Baik konservatisme agama maupun politik identitas, keduanya sama-sama berpotensi melahirkan perpecahan. Konservatisme agama melahirkan jarak sosial antarpemeluk agama yang berbeda, lantaran kebenaran agama dimonopoli oleh golongan tertentu (biasanya kaum mayoritas). Sedangkan politik identitas melahirkan polarisasi politik di level akar rumput. Di tengah kondisi segregatif inilah hoaks dan ujaran kebencian bisa dipastikan tumbuh subur dan disikapi secara permisif, bahkan oleh kalangan kelas menengah berpendidikan sekalipun.

Maka, perjuangan memberantas hoaks dan ujaran kebencian mustahil dilakukan tanpa menggalakkan trilogi literasi, meliputi literasi media, literasi agama sekaligus literasi politik. Dalam konteks melawan hoaks dan ujaran kebencian, trilogi literasi ini tidak dapat berdiri sendiri alias merupakan satu kesatuan. Literasi media meliputi kemampuan masyarakat dalam memahami, menganalisa dan mengkritisi informasi yang tersaji di media daring. Literasi media juga dipahami sebagai kemampuan masyarakat dalam memfilter arus informasi sehingga bisa mengonsumsi dan mendistribusikannya secara bijak.

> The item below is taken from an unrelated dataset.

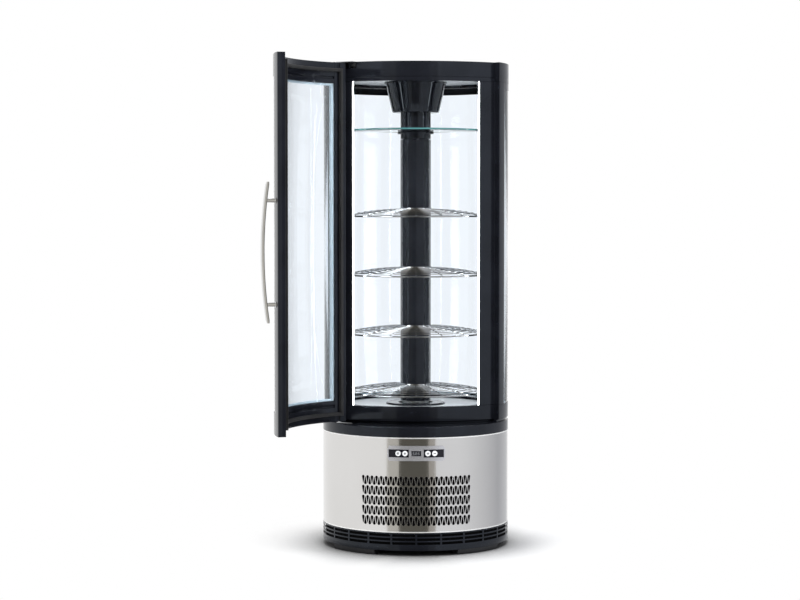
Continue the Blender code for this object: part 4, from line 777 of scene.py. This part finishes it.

Literasi agama merupakan kemampuan komunitas beragama dalam menjalankan keimanannya secara moderat, inklusif dan toleran. Literasi agama mencakup kemampuan komunitas beragama dalam menerjemahkan sekaligus mempraktikkan ajaran agamanya secara kontekstual dan relevan dengan realitas sosial yang majemuk. Sedangkan literasi politik ialah kemampuan dalam memahami isu-isu politik dan bagaimana mekanisme demokrasi elektoral dimainkan dalam mempengaruhi masyarakat. Literasi politik memiliki cakupan yang lebih luas dari sekadar partisipasi politik. Literasi politik lebih menekankan pada sikap politik yang elegan, rasional dan etis.

Implementasi trilogi literasi oleh masyarakat kiranya bisa menutup ruang gerak penyebaran hoaks dan ujaran kebencian. Untuk mewujudkannya, tentu harus ada sinergi dan kerjasama antara pemerintah, media massa, lembaga keagamaan dan masyarakat umum. Pemerintah harus tegas memberantas hoaks dengan melakukan penegakan hukum. Media massa kiranya bisa memberi contoh bagaimana menyajikan informasi yang valid, faktual dan tidak tendensius. Media massa bisa menjadi elemen penting dalam membentuk nalar kritis publik. Terakhir, lembaga-lembaga keagamaan idealnya bisa mendorong umatnya untuk memberdayakan kekuatan komunitas sebagai penangkal hoaks dan ujaran kebencian. Dengan sinergi elemen-elemen bangsa tersebut, kita patut optimistik bisa mensterilkan ruang publik virtual kita dari hoaks dan ujaran kebencian.